Dans nos spectacles, le fil a toujours eu une place de choix. Il détient une grande force symbolique de par la fragilité qu’il évoque. Dès qu’on est à deux sur un fil, on ressent cette fragilité, une attention particulière devient palpable et se met à raconter des choses qui nous échappent, qui chatouillent notre sensibilité. J’ai partagé le fil avec Agathe pendant 20 ans, Agathe continue à danser sur le fil aujourd’hui, c’est sûr qu’il a pris une place très importante dans notre histoire artistique, mais on aime bien aussi se mélanger avec les autres disciplines.
En 2016/2017, à l’occasion du 500ème anniversaire du peintre Jérôme Bosch, vous avez créé “Sous la toile” de Jheronimus. Comment s’est passé ce temps de création ?
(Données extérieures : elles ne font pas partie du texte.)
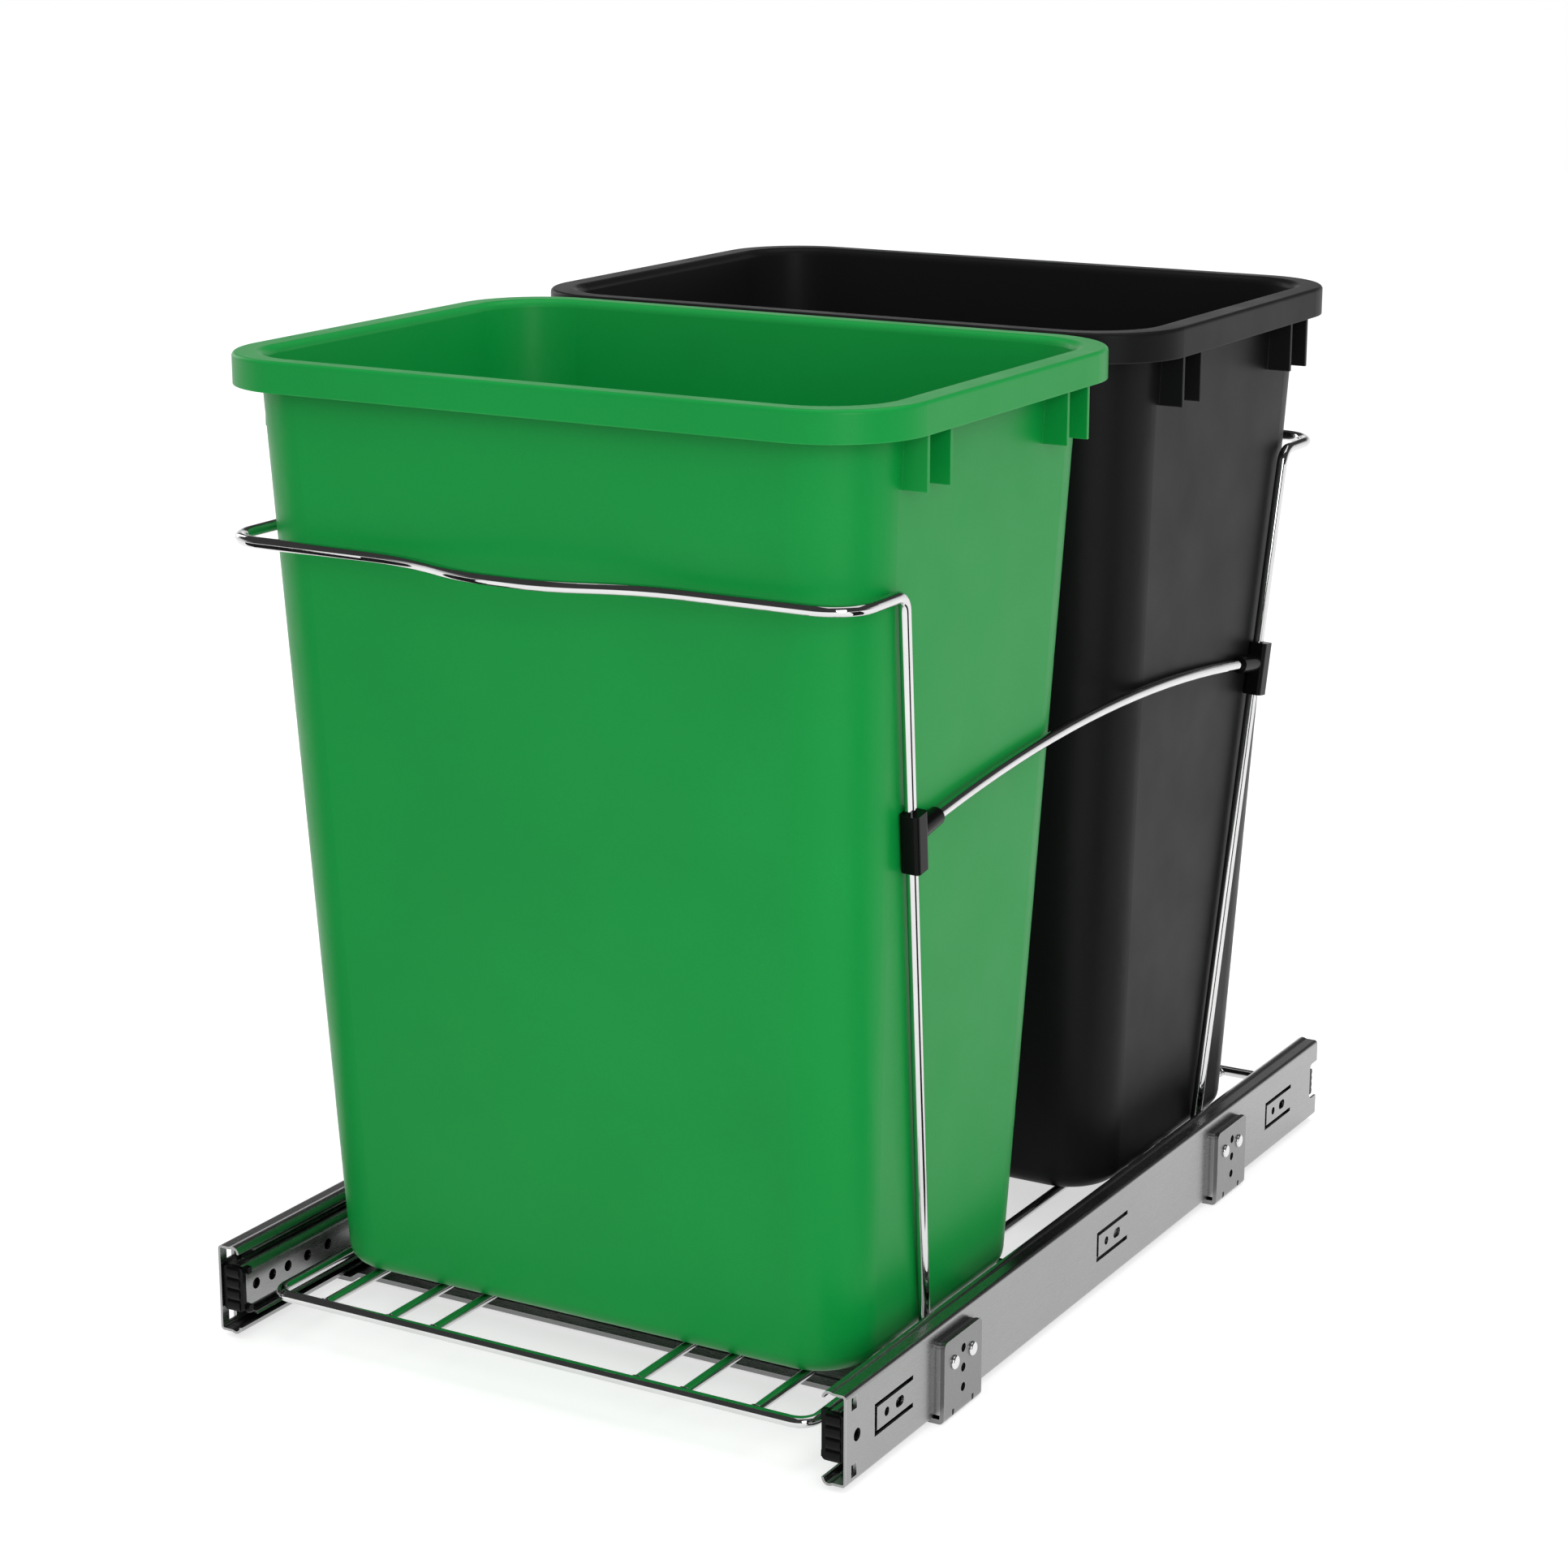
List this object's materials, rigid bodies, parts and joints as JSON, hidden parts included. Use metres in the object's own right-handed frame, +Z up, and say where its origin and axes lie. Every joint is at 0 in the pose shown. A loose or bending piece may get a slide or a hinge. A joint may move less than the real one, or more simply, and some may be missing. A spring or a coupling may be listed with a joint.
{
  "type": "pull out bin frame",
  "caption": "Pull-out wire bin frame on full-extension ball-bearing slides, with floor cross-bars and lift-out bins.",
  "frame": {"origin": "on the cabinet floor, midway between the slides and midway along them", "axes": "+X to the right seen from the pull end, +Y into the cabinet, +Z up; the carriage is pulled along -Y"},
  "size_m": [0.3672, 0.5623, 0.4873],
  "materials": {
    "slide_steel": "bright zinc, satin",
    "cage_steel": "satin",
    "ball_steel": "polished",
    "cross_bar_steel": "bright zinc",
    "rivet_steel": "bright zinc",
    "chrome_wire": "bright chrome plating",
    "bracket_steel": "chrome plating",
    "black_fittings": "satin moulded",
    "green_bin": "satin moulded",
    "black_bin": "satin moulded"
  },
  "bodies": {
    "cabinet_side": {"left_cabinet_rail": "slide_steel", "right_cabinet_rail": "slide_steel", "left_rear_bumper": "black_fittings", "right_rear_bumper": "black_fittings", "front_cross_bar": "cross_bar_steel", "rear_cross_bar": "cross_bar_steel", "left_front_spacer": "cross_bar_steel", "left_rear_spacer": "cross_bar_steel", "right_front_spacer": "cross_bar_steel", "right_rear_spacer": "cross_bar_steel", "front_tab_rivets": "rivet_steel", "rear_tab_rivets": "rivet_steel"},
    "carriage": {"left_drawer_rail": "slide_steel", "right_drawer_rail": "slide_steel", "left_front_plug": "black_fittings", "right_front_plug": "black_fittings", "base_loop": "chrome_wire", "left_lengthwise_wire_1": "chrome_wire", "left_lengthwise_wire_2": "chrome_wire", "left_lengthwise_wire_3": "chrome_wire", "right_lengthwise_wire_1": "chrome_wire", "right_lengthwise_wire_2": "chrome_wire", "right_lengthwise_wire_3": "chrome_wire", "crosswise_wire_1": "chrome_wire", "crosswise_wire_2": "chrome_wire", "crosswise_wire_3": "chrome_wire", "crosswise_wire_4": "chrome_wire", "front_hoop": "chrome_wire", "rear_hoop": "chrome_wire", "left_side_arch": "chrome_wire", "right_side_arch": "chrome_wire", "left_front_connector": "black_fittings", "left_rear_connector": "black_fittings", "right_front_connector": "black_fittings", "right_rear_connector": "black_fittings", "left_front_bracket": "bracket_steel", "left_rear_bracket": "bracket_steel", "right_front_bracket": "bracket_steel", "right_rear_bracket": "bracket_steel", "bracket_screws": "rivet_steel"},
    "left_middle_rail": {"left_middle_rail": "slide_steel"},
    "left_outer_cage": {"left_outer_ball_cage": "cage_steel", "left_outer_balls": "ball_steel"},
    "left_inner_cage": {"left_inner_ball_cage": "cage_steel", "left_inner_balls": "ball_steel"},
    "right_middle_rail": {"right_middle_rail": "slide_steel"},
    "right_outer_cage": {"right_outer_ball_cage": "cage_steel", "right_outer_balls": "ball_steel"},
    "right_inner_cage": {"right_inner_ball_cage": "cage_steel", "right_inner_balls": "ball_steel"},
    "front_bin": {"front_bin": "green_bin"},
    "rear_bin": {"rear_bin": "black_bin"}
  },
  "joints": [
    {"name": "carriage_slide", "type": "slide", "parent": "cabinet_side", "child": "carriage", "axis": [0, -1, 0], "range_m": [0, 0.55]},
    {"name": "left_middle_rail_slide", "type": "slide", "parent": "cabinet_side", "child": "left_middle_rail", "axis": [0, -1, 0], "range_m": [0, 0.2751]},
    {"name": "left_outer_cage_slide", "type": "slide", "parent": "cabinet_side", "child": "left_outer_cage", "axis": [0, -1, 0], "range_m": [0, 0.1376]},
    {"name": "left_inner_cage_slide", "type": "slide", "parent": "cabinet_side", "child": "left_inner_cage", "axis": [0, -1, 0], "range_m": [0, 0.4126]},
    {"name": "right_middle_rail_slide", "type": "slide", "parent": "cabinet_side", "child": "right_middle_rail", "axis": [0, -1, 0], "range_m": [0, 0.2751]},
    {"name": "right_outer_cage_slide", "type": "slide", "parent": "cabinet_side", "child": "right_outer_cage", "axis": [0, -1, 0], "range_m": [0, 0.1376]},
    {"name": "right_inner_cage_slide", "type": "slide", "parent": "cabinet_side", "child": "right_inner_cage", "axis": [0, -1, 0], "range_m": [0, 0.4126]},
    {"name": "front_bin_lift", "type": "slide", "parent": "carriage", "child": "front_bin", "axis": [0, 0, 1], "range_m": [0, 0.5]},
    {"name": "rear_bin_lift", "type": "slide", "parent": "carriage", "child": "rear_bin", "axis": [0, 0, 1], "range_m": [0, 0.5]}
  ],
  "couplings": [
    {"joint": "left_middle_rail_slide", "follows": "carriage_slide", "ratio": 0.5},
    {"joint": "left_outer_cage_slide", "follows": "carriage_slide", "ratio": 0.25},
    {"joint": "left_inner_cage_slide", "follows": "carriage_slide", "ratio": 0.75},
    {"joint": "right_middle_rail_slide", "follows": "carriage_slide", "ratio": 0.5},
    {"joint": "right_outer_cage_slide", "follows": "carriage_slide", "ratio": 0.25},
    {"joint": "right_inner_cage_slide", "follows": "carriage_slide", "ratio": 0.75}
  ]
}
Une jolie histoire… Nous aimons beaucoup ce peintre, on peut dire que Jérôme Bosch était dans nos tiroirs d’envie de spectacle ! Nous trouvions tout un univers circassien dans l’observation de ses tableaux. C’est aussi très physique, très sur le corps et en même temps sa peinture interpelle et soulève des questionnements et on y découvre de nombreux symboles. Il y a énormément de matières !
Ce spectacle est à la base une commande d’un festival qui se déroule en Hollande, juste à côté de la ville où Jérôme Bosch vécu lui-même. Nous avons choisi le triptyque “Le Jardin des délices” comme support de travail parce qu’il y a déjà une mise en scène écrite à travers cette œuvre. Nous y traversons la création du monde, l’idée d’une vie harmonieuse de plaisir et de partage possible entre animaux et humains sur cette magnifique planète. Puis l’enfer, la terre mise à feu et à sang comme une réalité de ce que les humains en font. Il y a dans cette œuvre une résonance directe avec notre comportement vis-à-vis du monde et des humains qui l’habitent.
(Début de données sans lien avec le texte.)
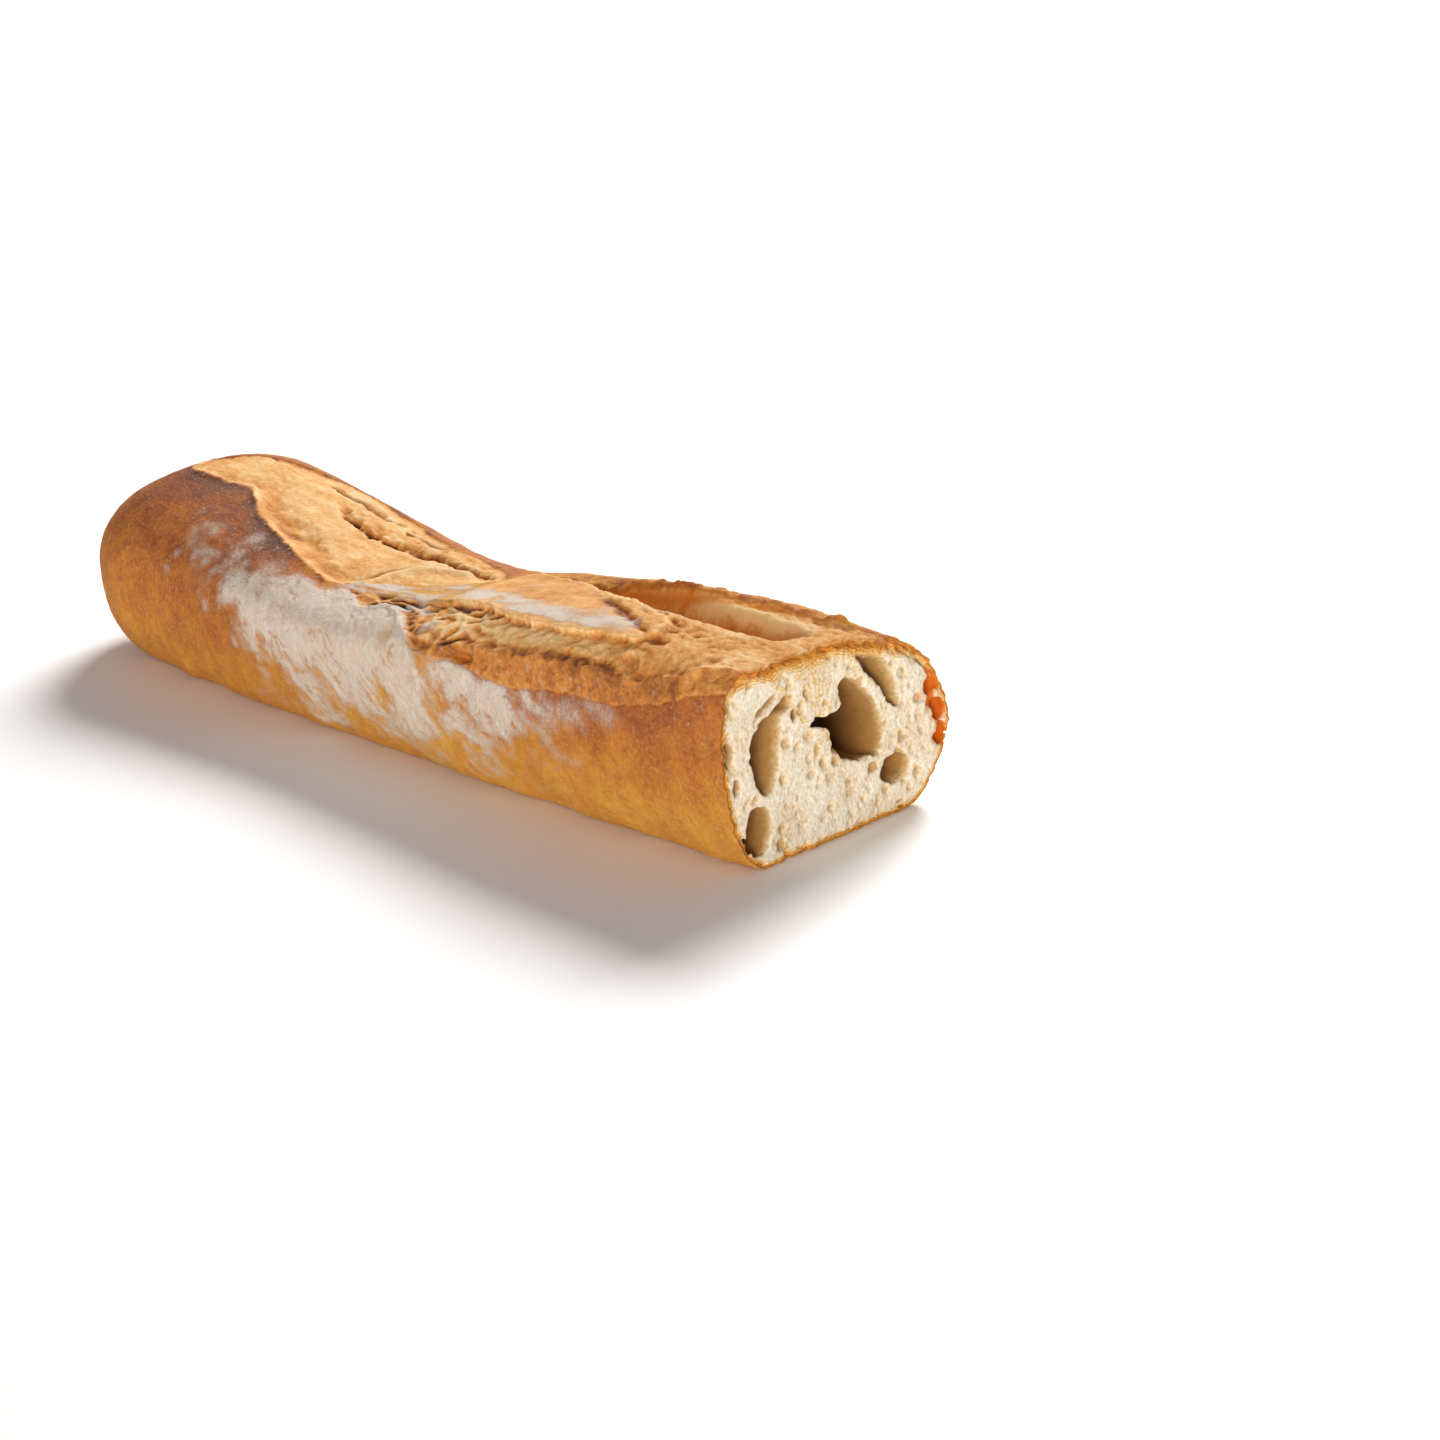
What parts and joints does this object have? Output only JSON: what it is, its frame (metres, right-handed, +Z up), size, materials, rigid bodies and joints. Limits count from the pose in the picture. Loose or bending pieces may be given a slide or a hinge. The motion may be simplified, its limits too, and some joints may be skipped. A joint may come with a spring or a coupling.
{
  "type": "cut baguette",
  "caption": "Baguette with one rounded end and one cut end that shows open crumb, lying on its flat underside.",
  "frame": {"origin": "middle of the loaf's box, at the height of the flat underside that it rests on", "axes": "+X along the loaf towards the cut face, +Y across it towards the lower, rounder side, +Z up through the crown"},
  "size_m": [0.23, 0.0762, 0.0484],
  "materials": {
    "crust": "matte"
  },
  "bodies": {
    "root": {"loaf": "crust"}
  },
  "joints": []
}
Nous avons traversé l’œuvre telle une divagation visuelle et acrobatique, une forme qui s’en inspire très librement, tout en restant très humble face à l’hallucination de créativité de ce retable. Nous avons également travaillé avec une dramaturge, nous aimons ces rencontres qui nous permettent d’interagir dans le travail et nourrir nos créations de dramaturgie et de théâtralité.
Pouvez-vous nous parler de votre prochaine création ?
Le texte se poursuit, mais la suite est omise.